Can you provide some insight on this thread please.

 

[synchro]

I have a step-up auto transformer that feeds an elevator disconnect on it's secondary. The auto transformer goes from 208V, 3 phase to 480V, 3 phase.

The available fault current on the primary side of the autotransformer is 6,700 amps.

The transformer is 32 kVA and I'm assuming 1.5% impedance. The available fault current at the elevator disconnect needs to be below 5,000 amps.

Is the step-up autotransformer similar to the one below that was posted by "coachmike" at https://forums.mikeholt.com/threads/elevator-boost-transformer.2569261/post-2772116 ? This particular one only has a 0.85% impedance.

The following article describes how you can calculate the effect of the impedance on the SCCA:
https://iaeimagazine.org/2018/july-...tions-using-transformer-and-source-impedance/

 

[jim dungar]

Jim Dungar:

Can you provide some insight on this thread please.

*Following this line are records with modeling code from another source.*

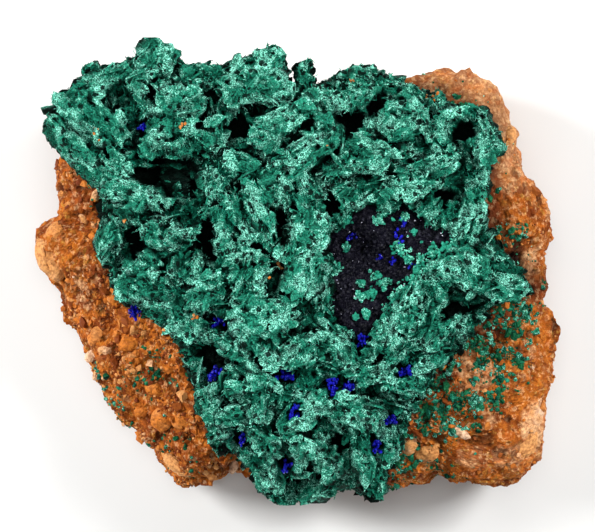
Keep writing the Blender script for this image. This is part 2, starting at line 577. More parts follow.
def disc_grid(count: int) -> tuple[Array, Array]:
    """Spreads a square grid evenly over a disc.

    Formula: nested squares become nested circles. A square's half side is the radius, and the way
    along a side, times an eighth of a turn, is the angle from the side's middle.

    Args:
        count: Points along each side.

    Returns:
        The share of the radius and the angle at each point, row by row.
    """
    line = np.linspace(-1, 1, count)
    a, b = np.meshgrid(line, line)
    wide = np.abs(a) > np.abs(b)
    safe_a = np.where(a == 0, 1, a)
    safe_b = np.where(b == 0, 1, b)
    turn = np.where(wide, math.pi / 4 * b / safe_a, math.pi / 2 - math.pi / 4 * a / safe_b)
    x, y = around(np.where(wide, a, b), turn)
    return np.hypot(x, y).ravel(), np.arctan2(y, x).ravel()


def rim_loop(count: int) -> Array:
    """The square grid's outer points in order, from its first corner along +X and round."""
    grid = np.arange(count * count).reshape(count, count)
    return np.concatenate([grid[0, :-1], grid[:-1, -1], grid[-1, :0:-1], grid[:0:-1, 0]])


def closed_sheet(count: int, top: Array, skirt: Array) -> Draft:
    """A grid sheet closed below by a skirt of rings and a last point.

    Args:
        count: Points along each side of the sheet.
        top: The sheet's points.
        skirt: Rings of points in rim order, from the rim down and inwards.

    Returns:
        The closed draft.
    """
    loop = rim_loop(count)
    sides = len(loop)
    rings = [loop] + [len(top) + k * sides + np.arange(sides) for k in range(len(skirt))]
    faces = [sheet_faces(count)]
    for upper, lower in zip(rings[:-1], rings[1:]):
        faces.append(split_quads(upper, lower, np.roll(lower, -1), np.roll(upper, -1)))
    last = rings[-1]
    pole = np.full(sides, len(top) + len(skirt) * sides)
    faces.append(np.stack([pole, np.roll(last, -1), last], -1))
    points = np.concatenate([top, skirt.reshape(-1, 3), skirt[-1].mean(0, keepdims=True)])
    return Draft(points, np.concatenate(faces))


def point_normals(draft: Draft) -> Array:
    """Outward normals at the points: the faces' cross products, added up and made one long.

    Args:
        draft: The closed form.

    Returns:
        One direction for each point.
    """
    corner = draft.points[draft.faces]
    cross = np.cross(corner[:, 1] - corner[:, 0], corner[:, 2] - corner[:, 0])
    total = np.zeros_like(draft.points)
    for k in range(3):
        for axis in range(3):
            total[:, axis] += np.bincount(draft.faces[:, k], cross[:, axis], len(draft.points))
    return total / np.maximum(np.linalg.norm(total, axis=1, keepdims=True), 1e-12)


def grown(draft: Draft, relief: Array) -> Draft:
    """The draft with each point moved out along its normal by its relief, with the same values."""
    return Draft(draft.points + point_normals(draft) * relief[:, None], draft.faces, draft.values)


def kept_inside(draft: Draft) -> Draft:
    """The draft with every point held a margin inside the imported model's box."""
    low, high = (np.array(corner) / MM - TABLE_SHIFT for corner in CAD_BOX)
    return Draft(np.clip(draft.points, low + MARGIN, high - MARGIN), draft.faces, draft.values)


def placed(draft: Draft, name: str, finish: bpy.types.Material) -> bpy.types.Object:
    """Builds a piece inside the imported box, on the one body and with its slot.

    Args:
        draft: The piece's form.
        name: Its name.
        finish: Its material.

    Returns:
        The piece.
    """
    piece = kept_inside(draft).build(name, finish)
    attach(piece, "root")
    return piece


# ---- Materials ----


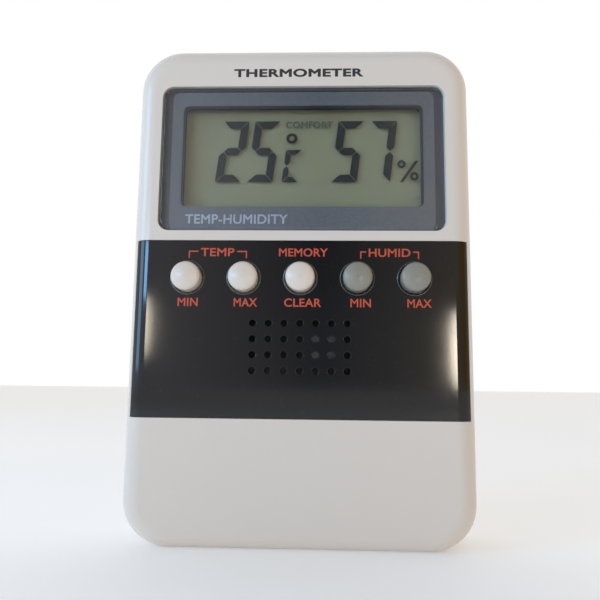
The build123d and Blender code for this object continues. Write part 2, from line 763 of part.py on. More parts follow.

There will be two effects from the autotransformer.
1. The (1) three-phase fault current (L-L-L) will be affected by the transformer impedance.
2. The (3) single-phase fault currents will be affected differently. The common line to ground fault current will be unchanged while the other two will be impacted by the transformer, if the transformer is an open delta.

The open-delta transformers calculations are usually best left to software rather than hand calculations if you are trying to get the single line to ground currents.

While you can use the standard infinite source method of FLA/%IZ, you really should consider the source impedance. Note how the nameplate, in synchro's post #11, limits the output fault current to 118X from an infinite bus using a closed delta.